Render the following material again verbatim, leaving nothing out.

===============

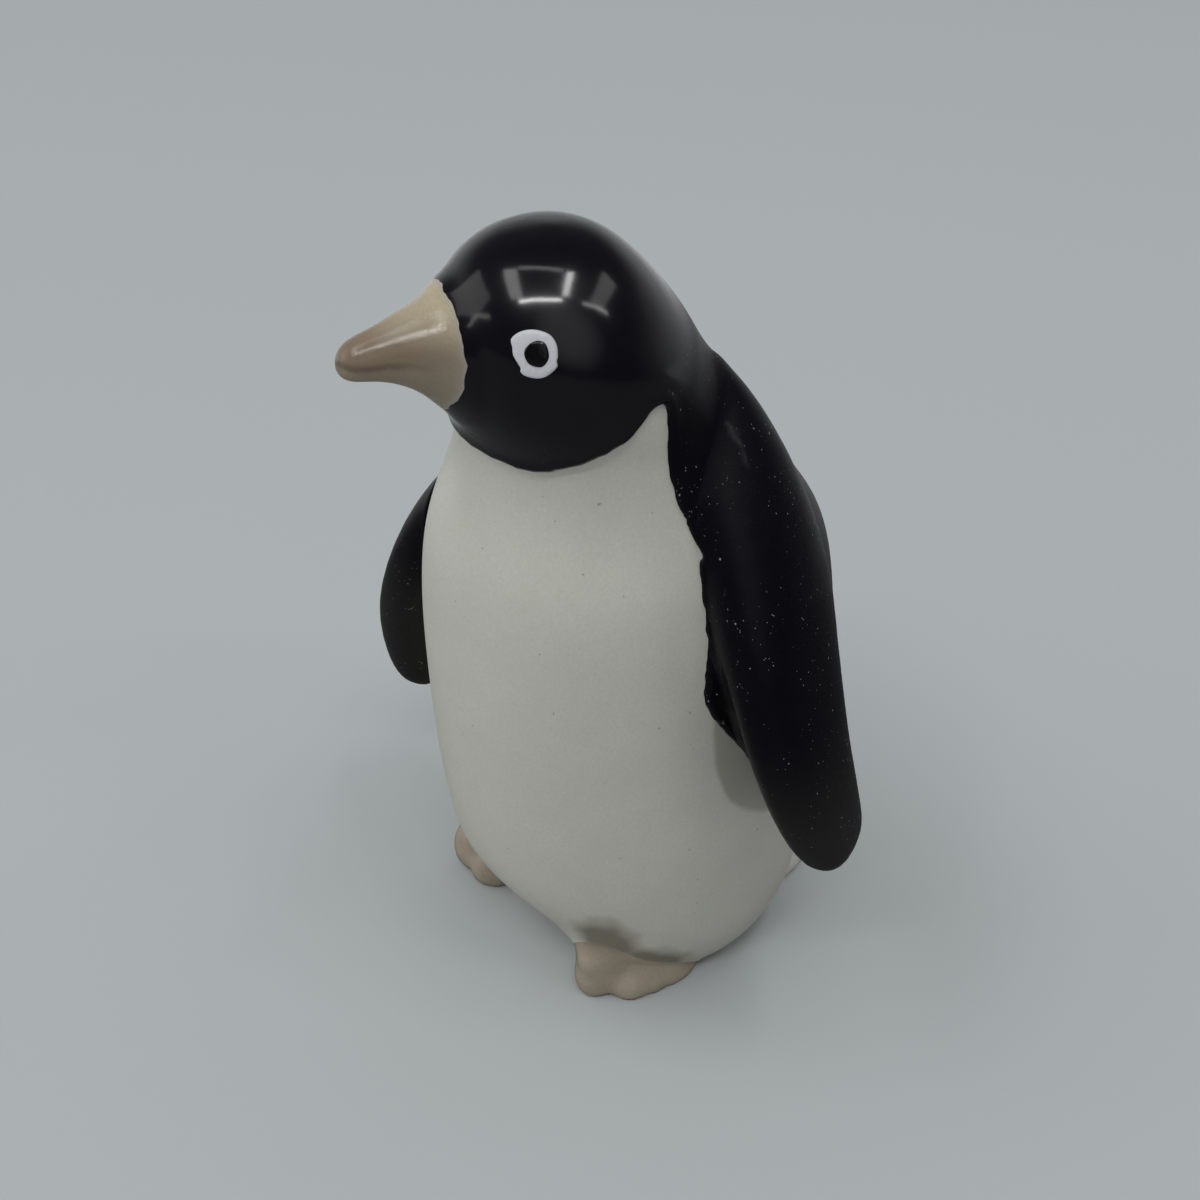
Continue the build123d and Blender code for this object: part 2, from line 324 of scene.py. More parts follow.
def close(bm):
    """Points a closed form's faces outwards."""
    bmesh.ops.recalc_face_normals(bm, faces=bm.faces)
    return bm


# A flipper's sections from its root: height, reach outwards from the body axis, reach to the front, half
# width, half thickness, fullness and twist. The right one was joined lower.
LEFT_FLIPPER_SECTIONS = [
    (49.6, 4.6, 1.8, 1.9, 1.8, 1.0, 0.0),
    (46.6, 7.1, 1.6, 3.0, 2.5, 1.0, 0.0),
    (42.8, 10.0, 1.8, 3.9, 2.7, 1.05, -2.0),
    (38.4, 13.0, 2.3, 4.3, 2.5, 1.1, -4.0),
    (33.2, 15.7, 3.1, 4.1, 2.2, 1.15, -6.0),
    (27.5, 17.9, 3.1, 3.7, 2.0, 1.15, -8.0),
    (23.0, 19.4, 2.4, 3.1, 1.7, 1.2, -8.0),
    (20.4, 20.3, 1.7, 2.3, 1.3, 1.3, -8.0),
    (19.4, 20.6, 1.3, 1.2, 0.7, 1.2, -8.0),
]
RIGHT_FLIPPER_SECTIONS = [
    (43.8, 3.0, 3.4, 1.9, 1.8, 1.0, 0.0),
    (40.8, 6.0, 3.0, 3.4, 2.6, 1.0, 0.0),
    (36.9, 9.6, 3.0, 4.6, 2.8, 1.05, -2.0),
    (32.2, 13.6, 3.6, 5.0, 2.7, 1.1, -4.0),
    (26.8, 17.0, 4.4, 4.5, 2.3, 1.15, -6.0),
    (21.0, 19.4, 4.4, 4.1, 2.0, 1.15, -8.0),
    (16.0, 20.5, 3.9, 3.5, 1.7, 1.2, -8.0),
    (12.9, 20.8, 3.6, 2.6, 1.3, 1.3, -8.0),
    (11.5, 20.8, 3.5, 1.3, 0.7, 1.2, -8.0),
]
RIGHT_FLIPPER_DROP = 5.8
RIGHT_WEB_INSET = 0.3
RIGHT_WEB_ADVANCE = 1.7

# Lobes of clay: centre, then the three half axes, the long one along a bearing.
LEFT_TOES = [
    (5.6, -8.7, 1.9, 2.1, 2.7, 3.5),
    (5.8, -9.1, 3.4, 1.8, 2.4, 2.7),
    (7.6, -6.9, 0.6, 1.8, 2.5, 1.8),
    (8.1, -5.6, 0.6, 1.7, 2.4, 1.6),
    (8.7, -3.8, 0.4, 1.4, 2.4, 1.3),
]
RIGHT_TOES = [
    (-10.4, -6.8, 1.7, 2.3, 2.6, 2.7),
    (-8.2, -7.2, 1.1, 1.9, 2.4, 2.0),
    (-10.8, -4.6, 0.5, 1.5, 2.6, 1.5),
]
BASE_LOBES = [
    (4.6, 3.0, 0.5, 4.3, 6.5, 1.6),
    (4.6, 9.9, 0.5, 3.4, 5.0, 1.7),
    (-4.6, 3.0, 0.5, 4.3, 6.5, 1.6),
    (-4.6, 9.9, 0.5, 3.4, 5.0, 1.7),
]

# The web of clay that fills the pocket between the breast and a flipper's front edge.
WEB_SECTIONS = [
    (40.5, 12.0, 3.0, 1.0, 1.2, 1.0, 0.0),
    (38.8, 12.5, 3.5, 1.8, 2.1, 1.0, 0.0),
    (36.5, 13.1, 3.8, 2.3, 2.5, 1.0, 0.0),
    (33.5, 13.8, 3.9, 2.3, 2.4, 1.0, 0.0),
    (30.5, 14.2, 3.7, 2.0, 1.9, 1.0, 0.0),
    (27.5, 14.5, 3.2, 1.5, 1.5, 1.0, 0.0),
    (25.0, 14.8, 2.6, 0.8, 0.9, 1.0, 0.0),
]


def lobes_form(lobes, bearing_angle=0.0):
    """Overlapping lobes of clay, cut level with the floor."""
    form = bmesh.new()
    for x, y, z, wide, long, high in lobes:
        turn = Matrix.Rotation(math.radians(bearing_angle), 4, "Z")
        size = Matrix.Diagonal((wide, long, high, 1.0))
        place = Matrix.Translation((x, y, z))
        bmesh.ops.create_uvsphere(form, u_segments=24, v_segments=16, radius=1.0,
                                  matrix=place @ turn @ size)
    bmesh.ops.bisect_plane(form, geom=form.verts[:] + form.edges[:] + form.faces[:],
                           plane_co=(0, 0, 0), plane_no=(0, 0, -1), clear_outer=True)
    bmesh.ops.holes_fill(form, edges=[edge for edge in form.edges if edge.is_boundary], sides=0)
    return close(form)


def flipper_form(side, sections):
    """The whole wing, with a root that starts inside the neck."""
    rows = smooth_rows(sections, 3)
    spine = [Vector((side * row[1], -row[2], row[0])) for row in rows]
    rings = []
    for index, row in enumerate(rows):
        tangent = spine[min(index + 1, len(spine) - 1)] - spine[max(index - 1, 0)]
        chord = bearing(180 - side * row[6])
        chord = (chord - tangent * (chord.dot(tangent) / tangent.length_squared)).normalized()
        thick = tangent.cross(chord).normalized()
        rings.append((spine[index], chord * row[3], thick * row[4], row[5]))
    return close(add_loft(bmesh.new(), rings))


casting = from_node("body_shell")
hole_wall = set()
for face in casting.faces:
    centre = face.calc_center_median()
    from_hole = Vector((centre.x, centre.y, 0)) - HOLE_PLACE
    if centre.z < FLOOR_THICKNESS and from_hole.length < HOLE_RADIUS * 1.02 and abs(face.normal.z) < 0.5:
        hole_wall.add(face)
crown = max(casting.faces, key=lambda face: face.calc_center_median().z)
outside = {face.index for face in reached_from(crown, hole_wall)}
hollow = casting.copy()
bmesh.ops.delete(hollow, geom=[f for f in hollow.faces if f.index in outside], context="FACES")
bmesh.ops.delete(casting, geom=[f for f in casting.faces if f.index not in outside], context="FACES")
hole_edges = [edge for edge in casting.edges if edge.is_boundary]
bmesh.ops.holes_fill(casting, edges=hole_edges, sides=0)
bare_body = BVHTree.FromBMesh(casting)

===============

Result below:
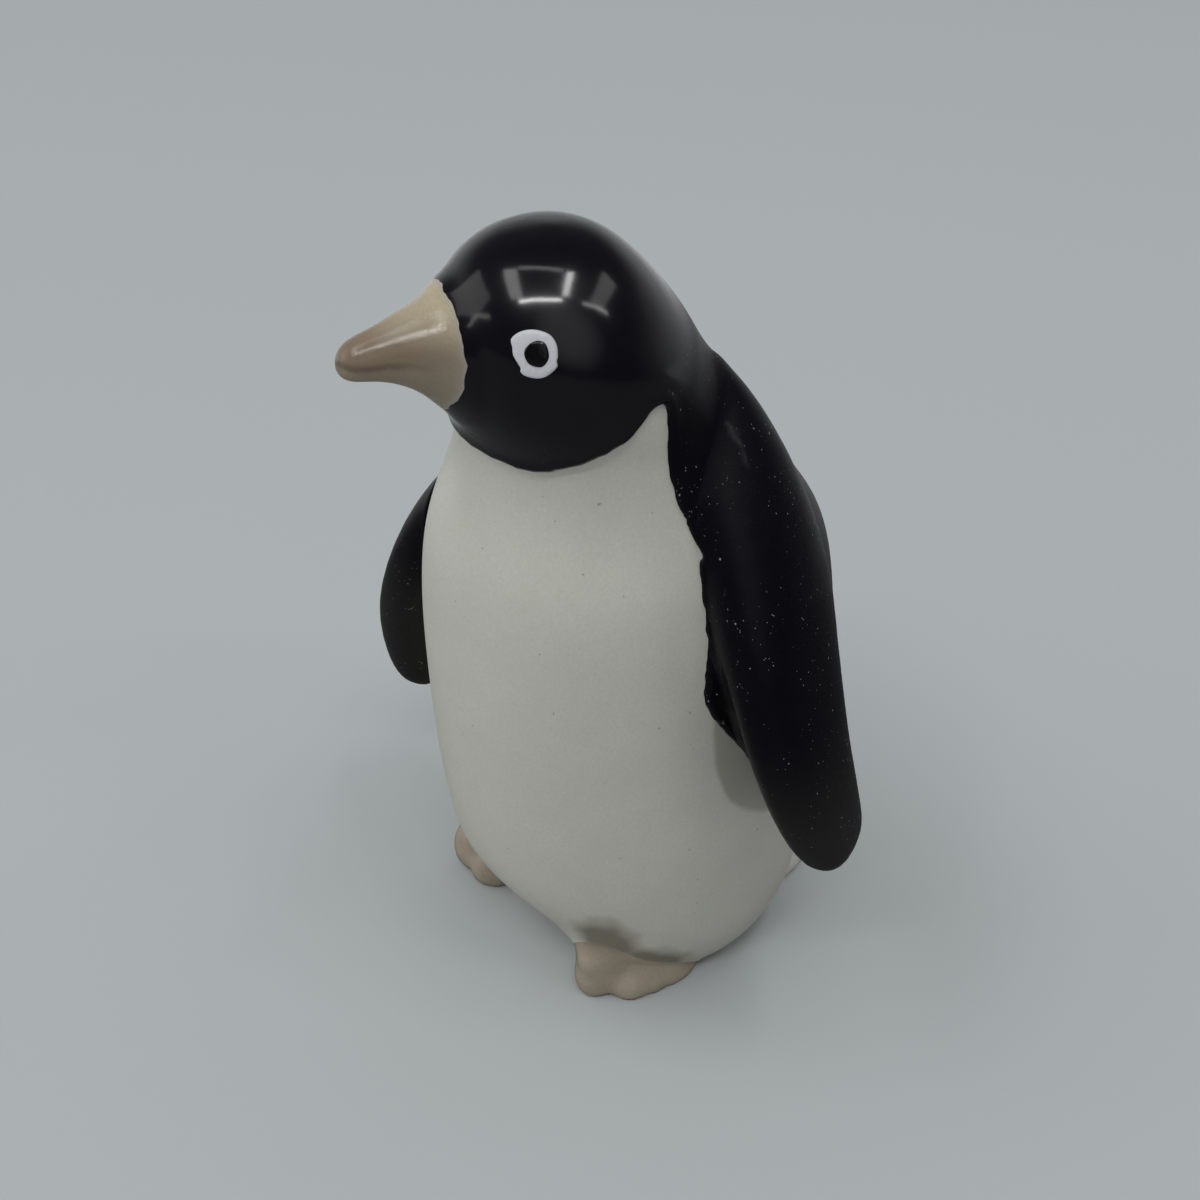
Continue the build123d and Blender code for this object: part 2, from line 324 of scene.py. More parts follow.
def close(bm):
    """Points a closed form's faces outwards."""
    bmesh.ops.recalc_face_normals(bm, faces=bm.faces)
    return bm


# A flipper's sections from its root: height, reach outwards from the body axis, reach to the front, half
# width, half thickness, fullness and twist. The right one was joined lower.
LEFT_FLIPPER_SECTIONS = [
    (49.6, 4.6, 1.8, 1.9, 1.8, 1.0, 0.0),
    (46.6, 7.1, 1.6, 3.0, 2.5, 1.0, 0.0),
    (42.8, 10.0, 1.8, 3.9, 2.7, 1.05, -2.0),
    (38.4, 13.0, 2.3, 4.3, 2.5, 1.1, -4.0),
    (33.2, 15.7, 3.1, 4.1, 2.2, 1.15, -6.0),
    (27.5, 17.9, 3.1, 3.7, 2.0, 1.15, -8.0),
    (23.0, 19.4, 2.4, 3.1, 1.7, 1.2, -8.0),
    (20.4, 20.3, 1.7, 2.3, 1.3, 1.3, -8.0),
    (19.4, 20.6, 1.3, 1.2, 0.7, 1.2, -8.0),
]
RIGHT_FLIPPER_SECTIONS = [
    (43.8, 3.0, 3.4, 1.9, 1.8, 1.0, 0.0),
    (40.8, 6.0, 3.0, 3.4, 2.6, 1.0, 0.0),
    (36.9, 9.6, 3.0, 4.6, 2.8, 1.05, -2.0),
    (32.2, 13.6, 3.6, 5.0, 2.7, 1.1, -4.0),
    (26.8, 17.0, 4.4, 4.5, 2.3, 1.15, -6.0),
    (21.0, 19.4, 4.4, 4.1, 2.0, 1.15, -8.0),
    (16.0, 20.5, 3.9, 3.5, 1.7, 1.2, -8.0),
    (12.9, 20.8, 3.6, 2.6, 1.3, 1.3, -8.0),
    (11.5, 20.8, 3.5, 1.3, 0.7, 1.2, -8.0),
]
RIGHT_FLIPPER_DROP = 5.8
RIGHT_WEB_INSET = 0.3
RIGHT_WEB_ADVANCE = 1.7

# Lobes of clay: centre, then the three half axes, the long one along a bearing.
LEFT_TOES = [
    (5.6, -8.7, 1.9, 2.1, 2.7, 3.5),
    (5.8, -9.1, 3.4, 1.8, 2.4, 2.7),
    (7.6, -6.9, 0.6, 1.8, 2.5, 1.8),
    (8.1, -5.6, 0.6, 1.7, 2.4, 1.6),
    (8.7, -3.8, 0.4, 1.4, 2.4, 1.3),
]
RIGHT_TOES = [
    (-10.4, -6.8, 1.7, 2.3, 2.6, 2.7),
    (-8.2, -7.2, 1.1, 1.9, 2.4, 2.0),
    (-10.8, -4.6, 0.5, 1.5, 2.6, 1.5),
]
BASE_LOBES = [
    (4.6, 3.0, 0.5, 4.3, 6.5, 1.6),
    (4.6, 9.9, 0.5, 3.4, 5.0, 1.7),
    (-4.6, 3.0, 0.5, 4.3, 6.5, 1.6),
    (-4.6, 9.9, 0.5, 3.4, 5.0, 1.7),
]

# The web of clay that fills the pocket between the breast and a flipper's front edge.
WEB_SECTIONS = [
    (40.5, 12.0, 3.0, 1.0, 1.2, 1.0, 0.0),
    (38.8, 12.5, 3.5, 1.8, 2.1, 1.0, 0.0),
    (36.5, 13.1, 3.8, 2.3, 2.5, 1.0, 0.0),
    (33.5, 13.8, 3.9, 2.3, 2.4, 1.0, 0.0),
    (30.5, 14.2, 3.7, 2.0, 1.9, 1.0, 0.0),
    (27.5, 14.5, 3.2, 1.5, 1.5, 1.0, 0.0),
    (25.0, 14.8, 2.6, 0.8, 0.9, 1.0, 0.0),
]


def lobes_form(lobes, bearing_angle=0.0):
    """Overlapping lobes of clay, cut level with the floor."""
    form = bmesh.new()
    for x, y, z, wide, long, high in lobes:
        turn = Matrix.Rotation(math.radians(bearing_angle), 4, "Z")
        size = Matrix.Diagonal((wide, long, high, 1.0))
        place = Matrix.Translation((x, y, z))
        bmesh.ops.create_uvsphere(form, u_segments=24, v_segments=16, radius=1.0,
                                  matrix=place @ turn @ size)
    bmesh.ops.bisect_plane(form, geom=form.verts[:] + form.edges[:] + form.faces[:],
                           plane_co=(0, 0, 0), plane_no=(0, 0, -1), clear_outer=True)
    bmesh.ops.holes_fill(form, edges=[edge for edge in form.edges if edge.is_boundary], sides=0)
    return close(form)


def flipper_form(side, sections):
    """The whole wing, with a root that starts inside the neck."""
    rows = smooth_rows(sections, 3)
    spine = [Vector((side * row[1], -row[2], row[0])) for row in rows]
    rings = []
    for index, row in enumerate(rows):
        tangent = spine[min(index + 1, len(spine) - 1)] - spine[max(index - 1, 0)]
        chord = bearing(180 - side * row[6])
        chord = (chord - tangent * (chord.dot(tangent) / tangent.length_squared)).normalized()
        thick = tangent.cross(chord).normalized()
        rings.append((spine[index], chord * row[3], thick * row[4], row[5]))
    return close(add_loft(bmesh.new(), rings))


casting = from_node("body_shell")
hole_wall = set()
for face in casting.faces:
    centre = face.calc_center_median()
    from_hole = Vector((centre.x, centre.y, 0)) - HOLE_PLACE
    if centre.z < FLOOR_THICKNESS and from_hole.length < HOLE_RADIUS * 1.02 and abs(face.normal.z) < 0.5:
        hole_wall.add(face)
crown = max(casting.faces, key=lambda face: face.calc_center_median().z)
outside = {face.index for face in reached_from(crown, hole_wall)}
hollow = casting.copy()
bmesh.ops.delete(hollow, geom=[f for f in hollow.faces if f.index in outside], context="FACES")
bmesh.ops.delete(casting, geom=[f for f in casting.faces if f.index not in outside], context="FACES")
hole_edges = [edge for edge in casting.edges if edge.is_boundary]
bmesh.ops.holes_fill(casting, edges=hole_edges, sides=0)
bare_body = BVHTree.FromBMesh(casting)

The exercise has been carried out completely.